Nisha wants to see every transgender person find a respectful job, even if it pays low. “As long as we continue to do anti-social things, we remain outcasts. The community needs to start understanding society and respect it. Inclusivity will come with mutual understanding.” Education, she notes, is the foundation of their success and inclusion. “Never drop out of schools and colleges. Those who already have, should restart and educate themselves up to graduation at least, even if through open-schooling.” She wants the government to give them easy access to health care, “not just in metropolitan cities but also in rural India because the community is in shambles in rural areas. That is where extra efforts to create awareness are needed.” Doing her bit, she educates the rural transgender community about their rights.

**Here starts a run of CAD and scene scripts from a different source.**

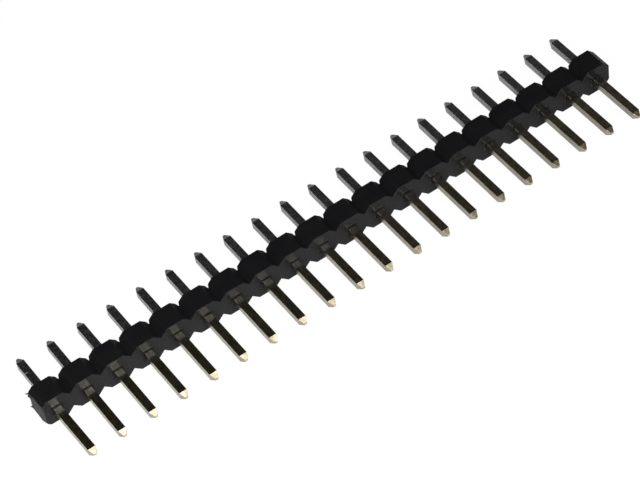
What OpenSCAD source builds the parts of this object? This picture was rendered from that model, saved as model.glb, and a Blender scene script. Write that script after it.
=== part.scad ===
// Straight pin header strip: one row of square pins in a moulded housing that
// snaps apart at the notches between its cells.
// The strip lies on its side. The row runs along X, the mating posts point to -Y
// and the solder tails to +Y. Z = 0 is the plane that the housing lies on, and
// Y = 0 is the housing's mating face.

/* [Row] */
// Number of pins in the row
pin_count = 20; // [2:1:40]
// Distance between neighbouring pins
pitch = 2; // [1.9:0.05:2.54]

/* [Housing] */
// Height of the housing, across the row
housing_h = 2; // [1.6:0.05:2.6]
// Depth of the housing, along the pins
housing_d = 1.5; // [1:0.05:2.6]
// Half width of each snap notch where it opens
notch_half_w = 0.44; // [0.3:0.02:0.6]
// Depth of each snap notch
notch_depth = 0.44; // [0.2:0.02:0.6]
// Half width of the groove down the tail side, between one cell and the next
groove_half_w = 0.1; // [0.04:0.01:0.2]
// Depth of that groove
groove_depth = 0.2; // [0.05:0.01:0.3]
// Depth of the sloping lead-in at both ends of each pin hole
lead_in = 0.03; // [0.01:0.01:0.12]

/* [Snapped end] */
// How far inside its notch the strip broke off at pin 1, at the tail side
break_inset_tail = 0.13; // [0.11:0.01:0.2]
// How far inside the notch it broke off at the mating side
break_inset_mating = 0.21; // [0.11:0.01:0.3]
// Height of the two ridges on the broken face
break_ridge = 0.03; // [0.01:0.01:0.08]
// Length of the longer of the two torn slivers that stick out of the broken face
sliver_len = 0.17; // [0.06:0.01:0.25]
// Thickness of the torn slivers
sliver_t = 0.05; // [0.02:0.01:0.1]

/* [Pins] */
// Side of the square wire
wire_w = 0.5; // [0.4:0.01:0.6]
// Rounding of the wire's long edges
wire_edge_r = 0.04; // [0.01:0.01:0.1]
// Length of the mating post outside the housing
post_len = 4; // [2:0.1:8]
// Length of the taper at the end of the mating post
post_tip_len = 0.35; // [0.2:0.01:0.6]
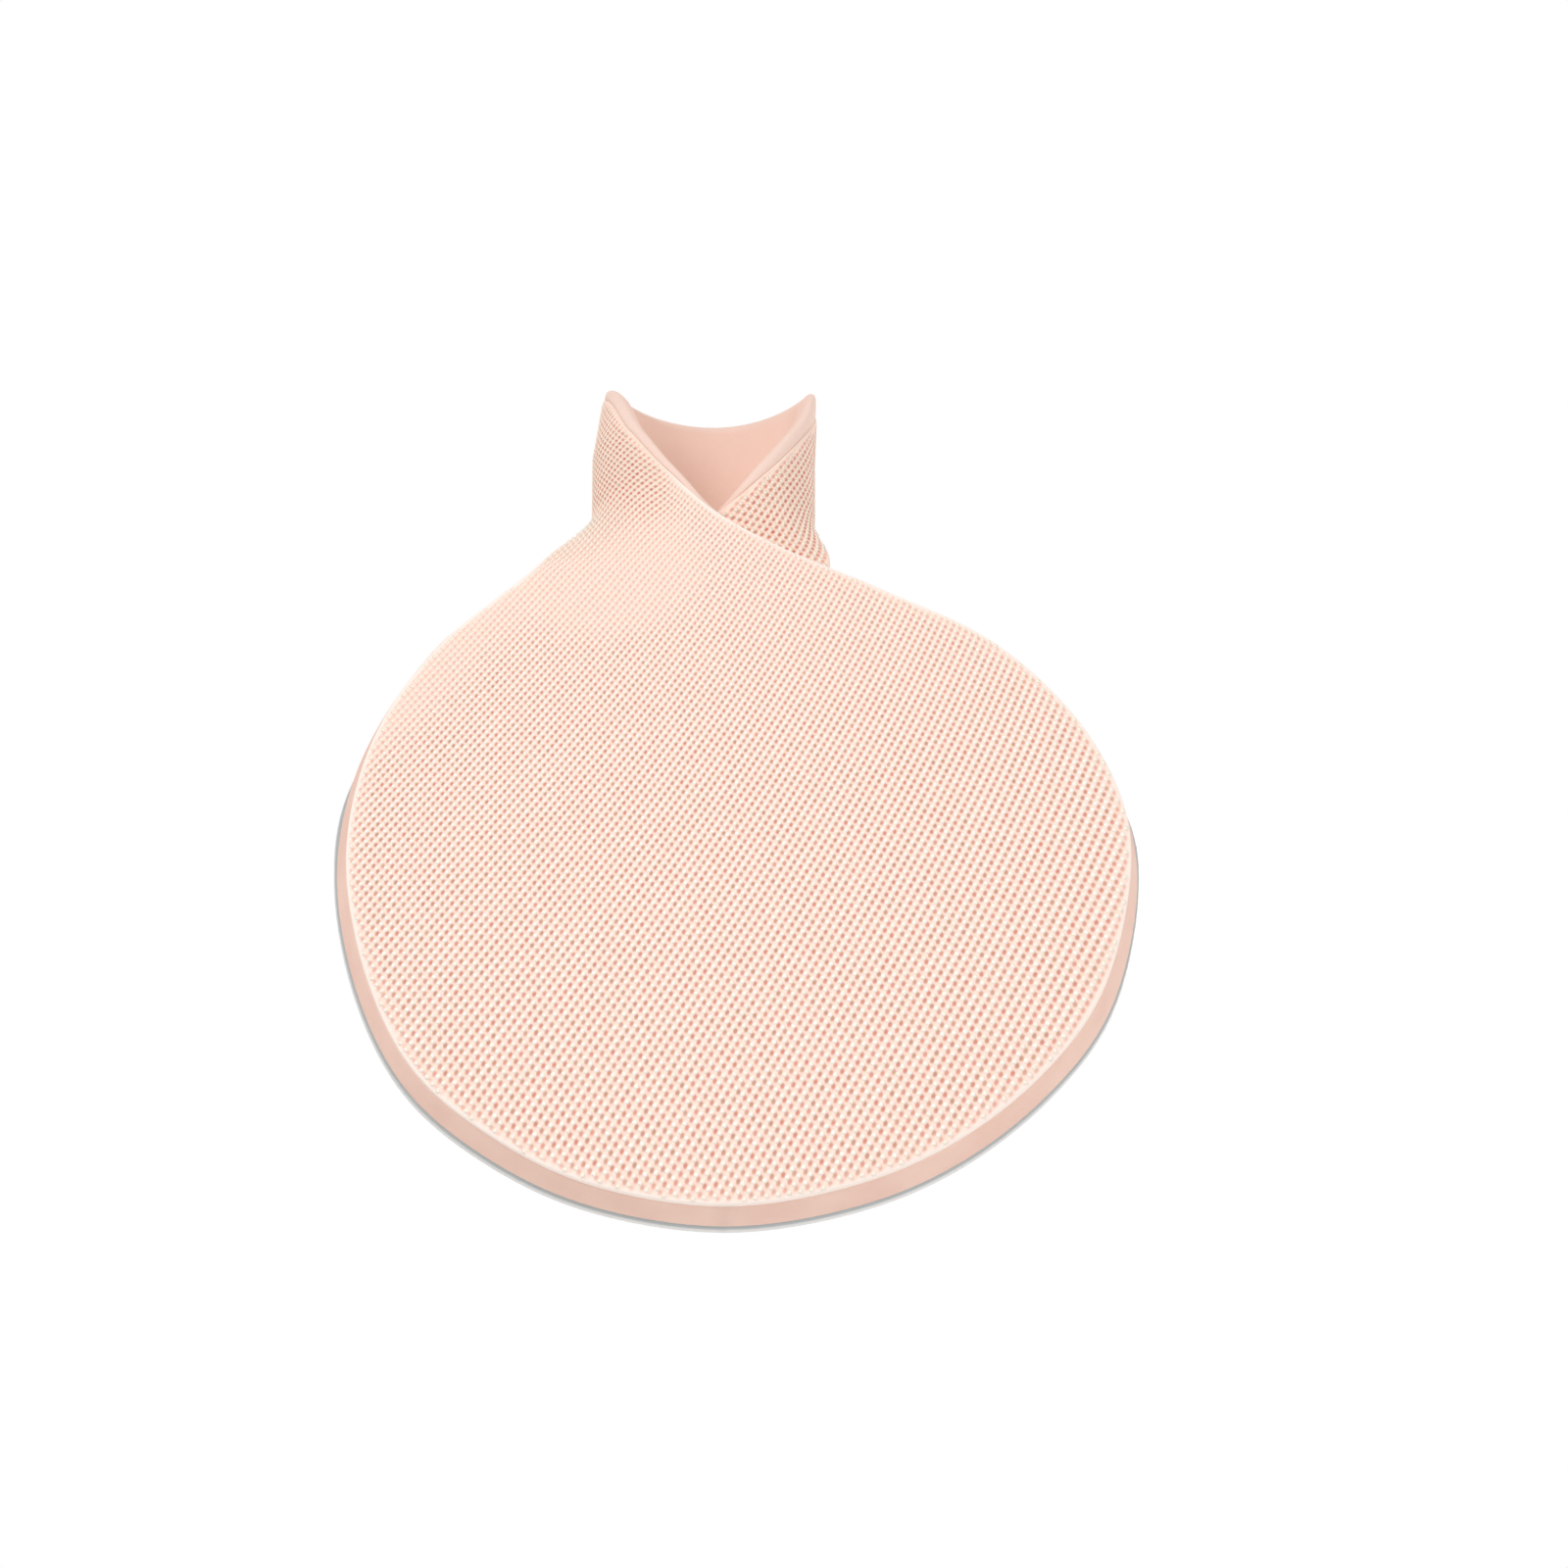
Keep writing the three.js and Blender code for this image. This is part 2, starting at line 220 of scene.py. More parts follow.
def layerMesh(name, rows, profile, faceDepth, extras):
    # One layer as a closed mesh. profile gives the rim from the outer face to the inner one, as
    # growth past the pattern's edge and depth. extras makes named values for each point.
    columns = detail["columns"]
    sides = stationsOf(rows, detail["steps"])
    across = np.linspace(0, 1, columns + 1)
    rims = []
    for side in sides:
        grow, depth = profile(side["show"], side["edge"][:, 1])
        flat = side["edge"][:, None, :] + side["outward"][:, None, :] * grow[..., None]
        rims.append((flat, depth))
    (leftFlat, leftDepth), (rightFlat, rightDepth) = rims
    rimCount = leftFlat.shape[1]

    def face(k, outer):
        share = across[None, :, None]
        flat = leftFlat[:, k, None, :] * (1 - share) + rightFlat[:, k, None, :] * share
        middle = faceDepth(flat[..., 1], outer)
        edge = leftDepth[:, k, None] * (1 - across) + rightDepth[:, k, None] * across
        toEdge = np.minimum(across, 1 - across)[None, :] * np.ones((len(flat), 1))
        blend = smooth(toEdge * columns / 2)
        return flat, middle * blend + edge * (1 - blend)

    outerFlat, outerDepth = face(0, True)
    innerFlat, innerDepth = face(rimCount - 1, False)
    parts = [outerFlat, rightFlat[:, 1:-1], innerFlat[:, ::-1], leftFlat[:, 1:-1][:, ::-1]]
    depths = [outerDepth, rightDepth[:, 1:-1], innerDepth[:, ::-1], leftDepth[:, 1:-1][:, ::-1]]
    flat = np.concatenate(parts, 1)
    depth = np.concatenate(depths, 1)
    places = bend(flat[..., 0], flat[..., 1], depth) * mm
    stations, ring = flat.shape[:2]

    mesh = bpy.data.meshes.new(name)
    corner = np.arange(stations * ring).reshape(stations, ring)
    after = np.roll(corner, -1, 1)
    quads = np.stack([corner[:-1], after[:-1], after[1:], corner[1:]], -1).reshape(-1, 4).tolist()
    rimOnly = rimCount - 2  # the left rim's points between the two faces
    for s, flip in ((0, True), (stations - 1, False)):
        loop = np.roll(corner[s], rimOnly // 2)  # starts in the middle of the left rim
        for k in range(ring // 2 - 1):
            quad = [int(loop[k]), int(loop[k + 1]), int(loop[-k - 2]), int(loop[-k - 1])]
            quads.append(quad[::-1] if flip else quad)
    mesh.from_pydata(places.reshape(-1, 3).tolist(), [], quads)
    for key, values in extras(flat, depth).items():
        data = mesh.attributes.new(key, "FLOAT", "POINT").data
        data.foreach_set("value", np.asarray(values, float).reshape(-1))
    cells = mesh.uv_layers.new(name="cells")
    uv = np.stack(knitCells(flat[..., 0], flat[..., 1]), -1).reshape(-1, 2)
    vertexOfLoop = np.zeros(len(mesh.loops), int)
    mesh.loops.foreach_get("vertex_index", vertexOfLoop)
    cells.data.foreach_set("uv", uv[vertexOfLoop].reshape(-1))

    tidy = bmesh.new()
    tidy.from_mesh(mesh)
    bmesh.ops.remove_doubles(tidy, verts=tidy.verts, dist=detail["mergeWithin"] * mm)
    bmesh.ops.dissolve_degenerate(tidy, dist=detail["shortestEdge"] * mm, edges=tidy.edges)
    bmesh.ops.recalc_face_normals(tidy, faces=tidy.faces)
    tidy.to_mesh(mesh)
    tidy.free()
    mesh.shade_smooth()
    piece = bpy.data.objects.new(name, mesh)
    bpy.context.collection.objects.link(piece)
    return piece


def asProfile(points):
    # points is a list of pairs of functions or numbers that turn rim and height into growth and depth
    def profile(show, w):
        grow = np.stack([g(show, w) if callable(g) else g + 0 * w for g, _ in points], -1)
        depth = np.stack([d(show, w) if callable(d) else d + 0 * w for _, d in points], -1)
        return grow, depth

    return profile


# The knit's columns and rows over the flat pattern, each a sum of products of u and v, which is
# the height above padMiddle on the pad and above the loop's middle on the strap.
knit = {
    "padColumns": {
        "u": 1.291,
        "v": -0.821,
        "uv": 0.0096,
        "vv": -0.0034,
        "uuu": -0.00006,
        "uvv": 0.00013,
    },
    "padRows": {
        "u": -1.005,
        "v": -1.197,
        "uu": 0.0053,
        "uv": -0.0058,
        "vv": -0.0056,
        "uuv": 0.00012,
        "uvv": -0.00006,
    },
    "strapColumns": {"u": 0.531, "v": -1.568, "uu": -0.0036, "uv": -0.0082},
    "strapRows": {"u": -1.534, "v": -1.765, "uu": -0.0081, "uv": -0.0066},
    "padMiddle": -42.0,
    "joinAt": (-5.0, -9.0),  # a point of the join, where the strap's cells follow on from the pad's
    "joinAcross": (-2.8, 4.0),  # where the join starts and how wide it is, across and up
    "joinUp": (-15.1, 10.0),
    "stitchAt": (0.5, 0.83),  # each stitch's place in its cell
    "stitchLength": 0.4,  # half of the stitch, as a share of its cell
    "stitchWidth": 0.31,
    "stitchHeight": 0.12,
    "longestRow": 0.76,  # cells longer than this get a stitch for this length
    "spread": 0.06,  # how much the stitches differ in size
    "seed": 7,
    "toneSeed": 3,
    "stitchMargin": 0.32,  # no stitch is nearer to the edge, and strapMargin more on the strap
    "strapMargin": 0.2,
    "strapRise": 0.3,  # shares of the full height, on the strap, where it is drawn and at the edge
    "drawnRise": 0.4,
    "edgeRise": 0.5,
    "edgeReach": 1.6,  # how far in the edge lowers the stitches
    "neckAt": (-10.0, -15.0),  # the smooth patch between pad and strand
    "neckReach": (10.0, 8.0),
    "neckSoftness": 1.5,
    "edgeFade": 8.0,  # the band along the upper left edge, with lower stitches and eyelets paled as a painted highlight
    "edgeFadeFrom": -38.0,
    "edgeFadeUp": 10.0,
    "edgeFadeAcross": 6.0,
    "upperFade": 0.5,  # how smooth the pad becomes towards its upper end
    "upperReach": 32.0,
    "padStitchesBelow": -1.6,  # in neck drops
    "searchColumns": 49,
    "searchRounds": 8,
    "searchStep": 2.0,
    "searchMiss": 0.02,
}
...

She also works towards their mental health.

MESSAGE FOR THE MAINSTREAM SOCIETY

Transgender people are human beings; they deserve an equal treatment – allow them the space to work and prove themselves to be more than sex workers and beggars. The community has all legal rights as Indian citizens. However, after years of discrimination, the basics – housing facility, education, employment – are what they still seek. “Yes, the government has given us the rights, but unless society doesn’t accept us, we’ll lack and lag.” She feels hurt to see parents disowning their transgender children. “Well, the government also excludes transgender children. Had experts or the community been consulted while changing the laws, they would have known that it is during puberty that a transgender identifies itself and not during childhood.”

FIVE FACTS ABOUT NISHA

She is a polyglot.

She loves romantic Kannada songs. Her favourite song is Preethi Madu Tappenilla from the movie Halli Meshtru.

Her favourite dish is chicken curry and ragi mudde every day and loves gulab jamun.

She is an avid traveller.

Actively participating in growth and development of her community, she is the National Executive Member of Swaraj India Party.